The 18th green on the course was moved closer to the water as part of a $2.5-million course overhaul three years ago.
But town officials said it could be lost to erosion within a year if nothing is done to protect the beach. The stretch of beach off the course’s clubhouse has lost approximately 300 ft. of dunes since 1999, town officials estimate.
The 16th fairway and portions of the course’s driving range also are at risk.
“They are having a bad erosion problem at the Ocean Course,” said Bill Eiser, an oceanographer with South Carolina’s office of Ocean and Coastal Resource Management.
The Pete Dye layout was the site of the 1991 Ryder Cup and will host the Senior PGA Championship in 2007.
Kiawah Island officials filed an application with the U.S. Army Corps of Engineers for a permit to excavate 1 million cu. yds. of sand from an area on the east end of the island that has built up with sand during the past 15 years.

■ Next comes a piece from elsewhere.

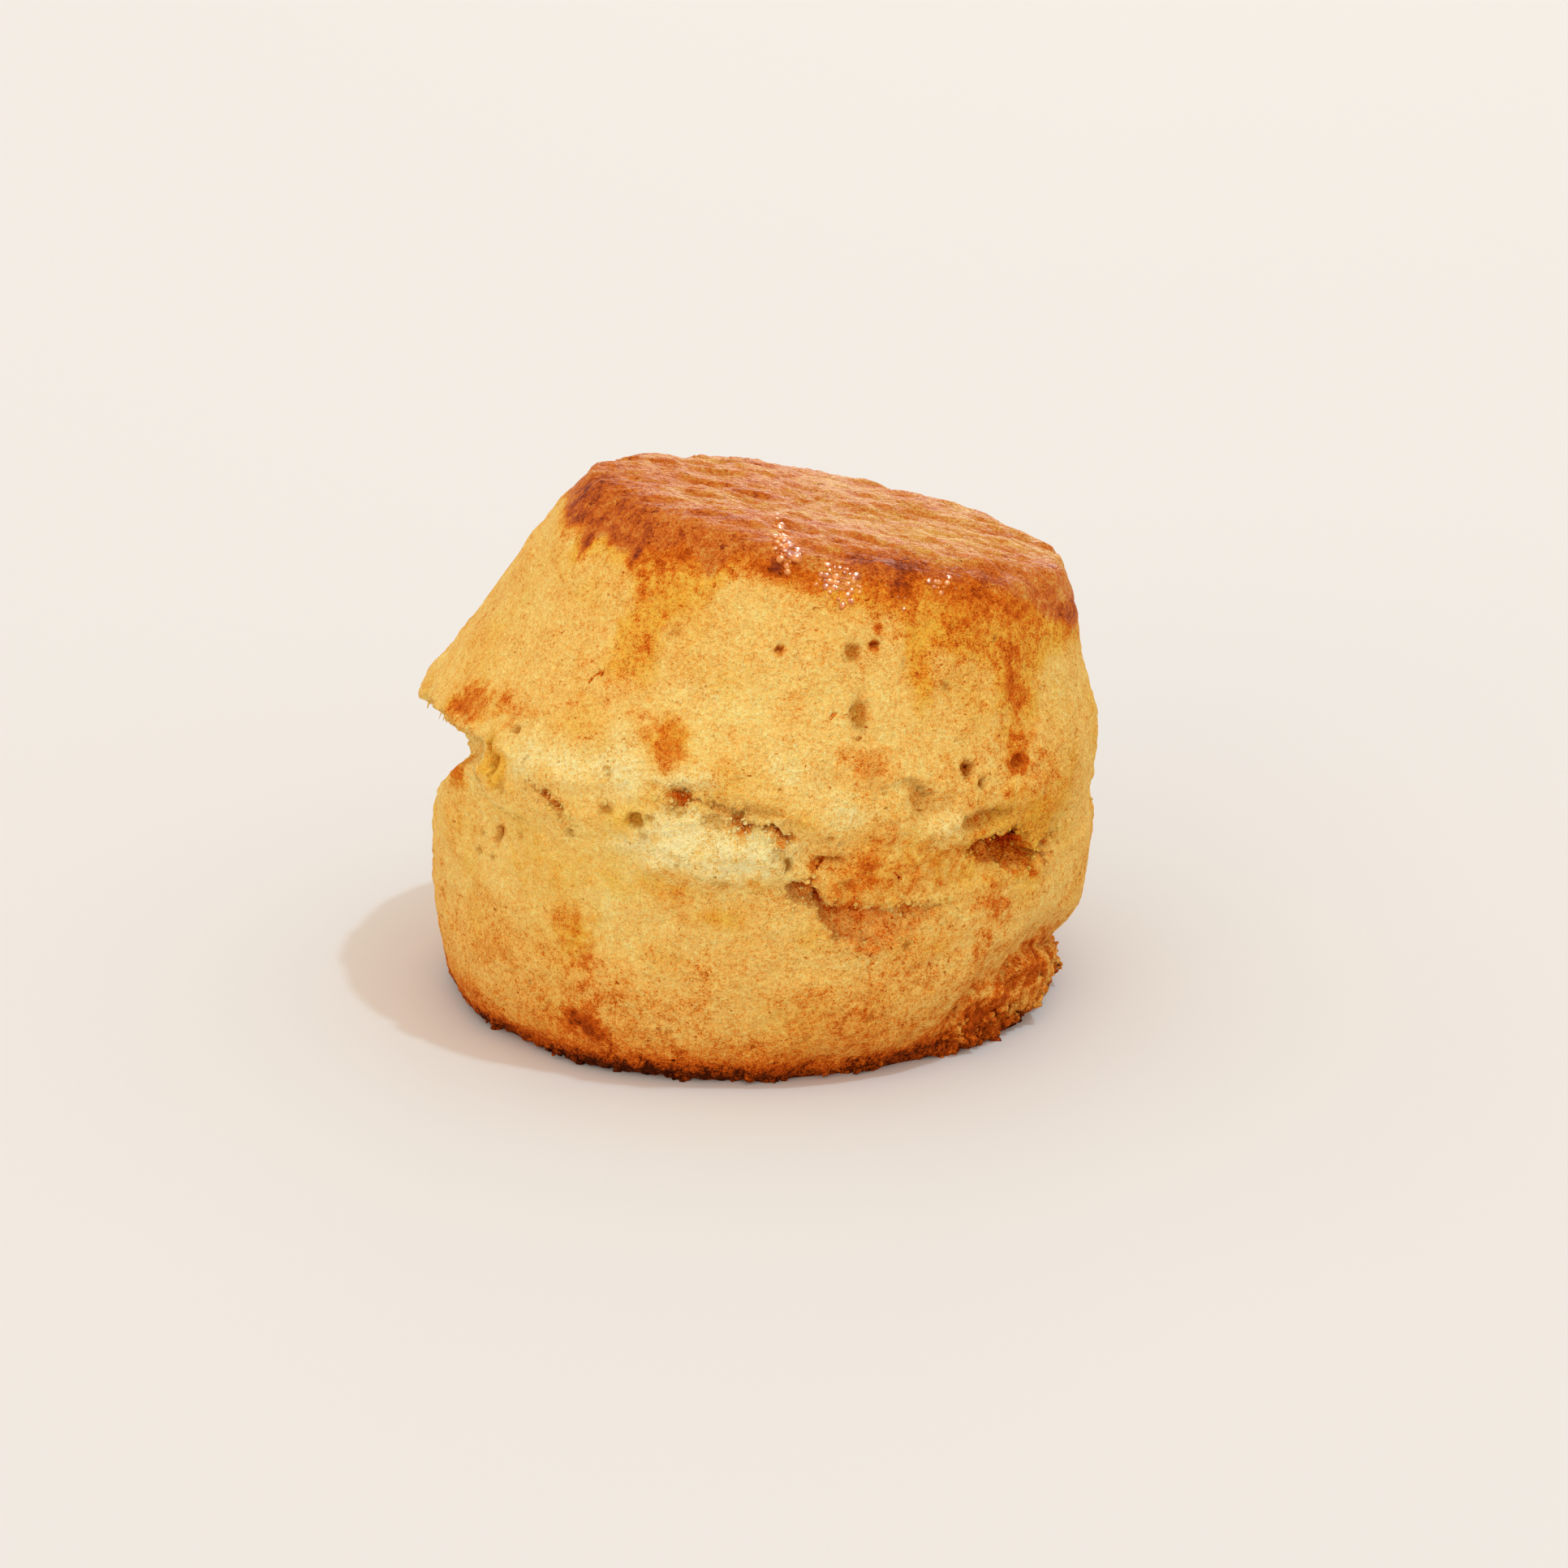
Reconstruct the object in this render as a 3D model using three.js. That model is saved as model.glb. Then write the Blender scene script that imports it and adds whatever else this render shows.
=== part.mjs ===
// A round cutter scone, baked in one piece and standing on its flat sole.
// Millimetres, +Z up. The origin is the middle of the sole. The front is -Y.
//
// The skin is a loft: a stack of round sections runs from the sole up the side and over the
// rim to the crown. The upper half leans to the right and its top tilts, because the dough
// rose more on the left, and a tear runs round the waist where the halves pulled apart.

import * as THREE from 'three';

const COLUMNS = 80; // corners round each section
const CRUST_COLOUR = '#dfa45a';

// Sections from the sole to the crown. A point of a section sits at its centre (x, y) plus
// its radius, and its height is height + slopeX * x + slopeY * y, so a section can tilt.
// rows is how many rows of faces lead from this section to the next.
const LEVEL = { slopeX: 0, slopeY: 0 };
const TOP_TILT = { slopeX: -0.207, slopeY: -0.09 };
const SECTIONS = [
  { name: 'sole edge', x: -0.9, y: 0, radius: 27.6, height: 0, ...LEVEL, rows: 2 },
  { name: 'foot', x: -1, y: 0, radius: 28.8, height: 1.2, ...LEVEL, rows: 2 },
  { name: 'lower side', x: -0.5, y: -0.1, radius: 30.1, height: 4, ...LEVEL, rows: 3 },
  { name: 'belly', x: -0.1, y: -0.3, radius: 31.1, height: 9, ...LEVEL, rows: 4 },
  { name: 'upper belly', x: 0.3, y: -0.4, radius: 31.5, height: 15.5, ...LEVEL, rows: 6 },
  { name: 'waist', x: 0.4, y: -0.5, radius: 31.6, height: 22, slopeX: -0.03, slopeY: 0, rows: 6 },
  { name: 'lip', x: 0.2, y: -0.6, radius: 32, height: 27.2, slopeX: -0.04, slopeY: 0, rows: 8 },
  { name: 'flank', x: 2.6, y: -0.5, radius: 28.4, height: 34.2, slopeX: -0.1, slopeY: -0.03, rows: 4 },
  { name: 'shoulder', x: 5, y: -0.3, radius: 25.1, height: 41.8, slopeX: -0.17, slopeY: -0.06, rows: 3 },
  { name: 'rim', x: 6.3, y: -0.2, radius: 23, height: 45.7, slopeX: -0.205, slopeY: -0.08, rows: 3 },
  { name: 'brow', x: 6.5, y: 0, radius: 21.2, height: 47.2, ...TOP_TILT, rows: 3 },
  { name: 'top', x: 6.5, y: 0, radius: 15, height: 47.9, ...TOP_TILT, rows: 4 },
  { name: 'crown', x: 6.5, y: 0, radius: 0, height: 48.2, ...TOP_TILT, rows: 0 },
];

// The tear: at each azimuth (degrees from +X towards +Y) how high its deepest line lies and
// how far it reaches in. It gapes at the left and closes to a shallow crack at the right.
const TEAR = [
  { azimuth: 5, height: 20, depth: 0.5 },
  { azimuth: 45, height: 22, depth: 0.8 },
  { azimuth: 90, height: 23.5, depth: 1.4 },
  { azimuth: 130, height: 22.8, depth: 2.8 },
  { azimuth: 158, height: 22.4, depth: 4 },
  { azimuth: 183, height: 22.8, depth: 4.6 },
  { azimuth: 205, height: 24.5, depth: 3.6 },
  { azimuth: 225, height: 27.2, depth: 2 },
  { azimuth: 240, height: 26.4, depth: 1.2 },
  { azimuth: 259, height: 28.2, depth: 1.6 },
  { azimuth: 272, height: 25.6, depth: 1.4 },
  { azimuth: 284, height: 19, depth: 1.8 },
  { azimuth: 300, height: 17.6, depth: 2 },
  { azimuth: 318, height: 19.6, depth: 2.2 },
  { azimuth: 338, height: 19, depth: 1 },
];
// Above its deepest line the tear has a hooked roof, and below it a long soft ramp. Both get
// taller where the tear is deeper.
const ROOF = { least: 1.6, perDepth: 0.85, hook: 0.6 };
const RAMP = { least: 2.6, perDepth: 0.9 };
const LIP_FLARE = { perDepth: 0.22, spread: 1.3 }; // the upper lip curls outwards

// The skirt: dough that crept out under the front right edge, by azimuth and reach.
const SKIRT = [
  { azimuth: 2, reach: 1.6 },
  { azimuth: 14, reach: 0 },
  { azimuth: 90, reach: 0 },
  { azimuth: 180, reach: 0 },
  { azimuth: 270, reach: 0 },
  { azimuth: 296, reach: 0 },
  { azimuth: 312, reach: 0.8 },
  { azimuth: 330, reach: 1.1 },
  { azimuth: 338, reach: 0.9 },
  { azimuth: 347, reach: 2.2 },
];
const SKIRT_TOP = 0.9; // full reach up to this height
const SKIRT_NECK = 2.6; // none left above this height

const FULL_TURN = 360;

// A smooth step from 0 at low to 1 at high.
const ease = (low, high, value) => THREE.MathUtils.smoothstep(value, low, high);

// A cubic from a to b that leaves a with slopeA and reaches b with slopeB.
function cubic(a, b, slopeA, slopeB, part) {
  const cube = part ** 3;
  const square = part ** 2;
  return (2 * cube - 3 * square + 1) * a
    + (cube - 2 * square + part) * slopeA
    + (3 * square - 2 * cube) * b
    + (cube - square) * slopeB;
}

// One measure of the skin, such as radius, at a part of the way from one section to the next.
function measureBetween(index, part, key) {
  const last = SECTIONS.length - 1;
  const at = (place) => SECTIONS[THREE.MathUtils.clamp(place, 0, last)][key];
  const slopeHere = (at(index + 1) - at(index - 1)) / 2;
  const slopeNext = (at(index + 2) - at(index)) / 2;
  return cubic(at(index), at(index + 1), slopeHere, slopeNext, part);
}

// A measure given at a few azimuths, carried smoothly round the full turn.
function measureRound(knots, key, azimuth) {
  const count = knots.length;
  const turned = (place) => {
    const knot = knots[((place % count) + count) % count];
    return { azimuth: knot.azimuth + FULL_TURN * Math.floor(place / count), value: knot[key] };
  };
  const found = knots.findIndex((knot) => knot.azimuth > azimuth);
  const next = found < 0 ? count : found;
  const [before, here, there, after] = [next - 2, next - 1, next, next + 1].map(turned);
  const span = there.azimuth - here.azimuth;
  const slopeHere = (there.value - before.value) / (there.azimuth - before.azimuth);
  const slopeThere = (after.value - here.value) / (after.azimuth - here.azimuth);
  const part = (azimuth - here.azimuth) / span;
  return cubic(here.value, there.value, slopeHere * span, slopeThere * span, part);
}

// How far the tear moves the skin outwards (negative: inwards) at a height.
function tearReach(azimuth, height) {
  const depth = Math.max(measureRound(TEAR, 'depth', azimuth), 0);
  const above = height - measureRound(TEAR, 'height', azimuth);
  const roof = ROOF.least + ROOF.perDepth * depth;
  const ramp = RAMP.least + RAMP.perDepth * depth;
  const hollow = above > 0
    ? THREE.MathUtils.clamp(1 - above / roof, 0, 1) ** ROOF.hook
    : ease(-ramp, 0, above);
  const flare = Math.exp(-0.5 * ((above - roof) / LIP_FLARE.spread) ** 2);
  return depth * (LIP_FLARE.perDepth * flare - hollow);
}

// How far the skirt stands out at a height.
function skirtReach(azimuth, height) {
  const reach = Math.max(measureRound(SKIRT, 'reach', azimuth), 0);
  return reach * (1 - ease(SKIRT_TOP, SKIRT_NECK, height));
}

// A point of the skin: which section it follows, how far on to the next, and its azimuth.
function skinPoint(index, part, azimuth) {
  const [x, y, radius, height, slopeX, slopeY] = ['x', 'y', 'radius', 'height', 'slopeX', 'slopeY']
    .map((key) => measureBetween(index, part, key));
  const angle = THREE.MathUtils.degToRad(azimuth);
  const outwards = new THREE.Vector2(Math.cos(angle), Math.sin(angle));
  const smooth = new THREE.Vector2(x, y).addScaledVector(outwards, radius);
  const level = height + slopeX * smooth.x + slopeY * smooth.y;
  const reach = tearReach(azimuth, level) + skirtReach(azimuth, level);
  const torn = smooth.addScaledVector(outwards, reach);
  return new THREE.Vector3(torn.x, torn.y, level);
}

// The closed skin: rows of points from the sole's edge to just short of the crown, with the
// middle of the sole and the crown as its two poles.
function skinGeometry() {
  const crown = SECTIONS[SECTIONS.length - 1];
  const points = [new THREE.Vector3(0, 0, 0)];
  SECTIONS.forEach((section, index) => {
    for (let row = 0; row < section.rows; row += 1) {
      for (let column = 0; column < COLUMNS; column += 1) {
        points.push(skinPoint(index, row / section.rows, (column * FULL_TURN) / COLUMNS));
      }
    }
  });
  const crownHeight = crown.height + crown.slopeX * crown.x + crown.slopeY * crown.y;
  points.push(new THREE.Vector3(crown.x, crown.y, crownHeight));

  const lastRow = (points.length - 2) / COLUMNS - 1;
  const pole = points.length - 1;
  const corner = (row, column) => 1 + row * COLUMNS + (column % COLUMNS);
  const faces = [];
  for (let column = 0; column < COLUMNS; column += 1) {
    faces.push(0, corner(0, column + 1), corner(0, column));
    for (let row = 0; row < lastRow; row += 1) {
      const [near, far] = [corner(row, column), corner(row, column + 1)];
      const [nearAbove, farAbove] = [corner(row + 1, column), corner(row + 1, column + 1)];
      faces.push(near, far, farAbove);
      faces.push(near, farAbove, nearAbove);
    }
    faces.push(corner(lastRow, column), corner(lastRow, column + 1), pole);
  }

  const geometry = new THREE.BufferGeometry().setFromPoints(points);
  geometry.setIndex(faces);
  geometry.computeVertexNormals();
  return geometry;
}

const crust = new THREE.MeshStandardMaterial({ color: CRUST_COLOUR, roughness: 0.75, metalness: 0 });

const scone = new THREE.Mesh(skinGeometry(), crust);
scone.name = 'scone';

const part = new THREE.Group();
part.add(scone);

export default part;
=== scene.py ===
"""A round baked scone standing on a pale floor.

The skin is one closed surface: a loft of round sections from the sole over the rim to the crown,
torn open round the waist, dented, cracked and blistered by formulas, and coloured by how much
each spot is baked, washed with egg or torn, with painted shade in its pits, creases, cracks and
rips and painted light on its lumps, raised grain, wrinkles and left front. Lengths are in
millimetres until a mesh is made, and azimuths in degrees from the right (+X) towards the back
(+Y), so that 270 is the front.
"""

import bpy
import numpy as np
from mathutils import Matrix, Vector


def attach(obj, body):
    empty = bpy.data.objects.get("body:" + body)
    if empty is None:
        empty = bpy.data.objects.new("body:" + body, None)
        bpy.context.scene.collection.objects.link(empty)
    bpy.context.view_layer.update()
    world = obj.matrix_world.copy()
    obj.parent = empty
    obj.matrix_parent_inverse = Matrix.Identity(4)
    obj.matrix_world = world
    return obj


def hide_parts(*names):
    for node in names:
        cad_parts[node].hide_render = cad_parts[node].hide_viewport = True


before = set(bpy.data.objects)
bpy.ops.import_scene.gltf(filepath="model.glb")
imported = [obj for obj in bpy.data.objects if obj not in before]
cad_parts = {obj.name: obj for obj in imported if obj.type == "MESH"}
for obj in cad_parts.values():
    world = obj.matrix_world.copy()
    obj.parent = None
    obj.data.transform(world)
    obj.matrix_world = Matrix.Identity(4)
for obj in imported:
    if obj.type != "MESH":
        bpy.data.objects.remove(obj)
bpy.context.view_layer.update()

MM = 0.001  # metres in a millimetre

# ---------------------------------------------------------------- the dough's form
# Sections of the loft: centre x, centre y, radius, height, rise per mm of x, rise per mm of y.
SECTIONS = {
    "sole edge": (-0.9, 0.0, 27.6, 0.0, 0.0, 0.0),
    "foot": (-1.0, 0.0, 28.8, 1.2, 0.0, 0.0),
    "lower side": (-0.5, -0.1, 30.1, 4.0, 0.0, 0.0),
    "belly": (-0.1, -0.3, 31.1, 9.0, 0.0, 0.0),
    "upper belly": (0.3, -0.4, 31.5, 15.5, 0.0, 0.0),
    "waist": (0.4, -0.5, 31.6, 22.0, -0.03, 0.0),
    "lip": (0.2, -0.6, 32.0, 27.2, -0.04, 0.0),
    "flank": (2.6, -0.5, 28.4, 34.2, -0.1, -0.03),
    "shoulder": (5.0, -0.3, 25.1, 41.8, -0.17, -0.06),
    "rim": (6.3, -0.2, 23.0, 45.7, -0.205, -0.08),
    "brow": (6.5, 0.0, 21.2, 47.2, -0.207, -0.09),
    "top": (6.5, 0.0, 15.0, 47.9, -0.207, -0.09),
    "crown": (6.5, 0.0, 0.0, 48.2, -0.207, -0.09),
}
ORDER = list(SECTIONS)
WAIST_RADIUS = 31.5
COLUMNS = 500  # closest together at the most finely torn azimuth
FINELY_TORN = 262
ROWS = 190  # from the sole's edge to the crown
SOLE_ROWS = 8  # from the sole's edge to its middle
CROWN_GAP = 0.04  # the last row stops this part of a section short of the crown
RIM = ORDER.index("rim")
LARGE, MEDIUM, SMALL = 7.0, 2.4, 1.1  # sizes of the dough's unevenness
NO_CRACK = 5.0  # a distance from a crack that is too far to show
NO_RIP = -9.0  # how far inside a rip a point counts as when it is nowhere near one

# The tear round the waist: azimuth, height of the ledge below it, height of the lip above, depth.
TEAR = (
    (183, 17.6, 28.8, 4.9), (194, 20.6, 30.0, 4.3), (201, 22.6, 30.1, 3.7), (207, 24.8, 30.0, 2.9),
    (213, 26.8, 29.9, 1.7), (220, 27.2, 29.6, 0.6), (236, 25.4, 28.4, 0.4), (259, 26.4, 30.0, 0.5),
    (275, 22.6, 27.0, 0.5), (290, 18.0, 22.0, 0.1), (318, 18.0, 23.0, 0.5), (340, 17.0, 21.5, 0.4),
    (10, 18.0, 22.5, 0.5), (48, 19.5, 24.0, 0.9), (90, 19.0, 26.0, 1.7), (130, 18.0, 27.6, 3.1),
    (158, 17.4, 28.2, 4.3),
)

WIDEST_TEAR = 197

# The skirt under the front right edge: azimuth, reach at the floor, height of the crease where
# the side meets it, how far the side is tucked in there.
SKIRT = (
    (20, 0.0, 2.6, 0.0), (60, 0.0, 3.0, 0.0), (90, 0.0, 3.0, 0.0), (180, 0.0, 3.0, 0.0),
    (270, 0.0, 3.0, 0.0), (298, 0.0, 3.0, 0.0), (305, 0.2, 3.0, 0.5), (308, 0.3, 4.6, 1.1),
    (312, 0.5, 6.4, 1.6), (318, 0.6, 7.0, 1.8), (323, 0.6, 7.8, 1.9), (328, 0.7, 8.0, 2.0),
    (333, 0.7, 7.4, 2.1), (340, 0.6, 6.2, 2.2), (347, 0.8, 4.9, 2.2), (355, 0.6, 3.8, 1.6),
    (7, 0.3, 3.2, 0.7),
)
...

The sand would replenish an eroding 2.5-mi. stretch of beach to the west. A channel linking a newly formed lagoon to the sea also would be moved so it stops flushing water toward the golf course.
The cost of the project is estimated at as much as $3 million, most of which would be paid for by the town, said Kiawah Mayor Bill Wert.
Roger Warren, president of Kiawah Island Golf Resort, which owns the Ocean Course, said damage to the beach and dunes has not yet reached the fairways and greens.
“The golf course is as playable as it was a year ago,” said Warren, who also is president of the PGA of America.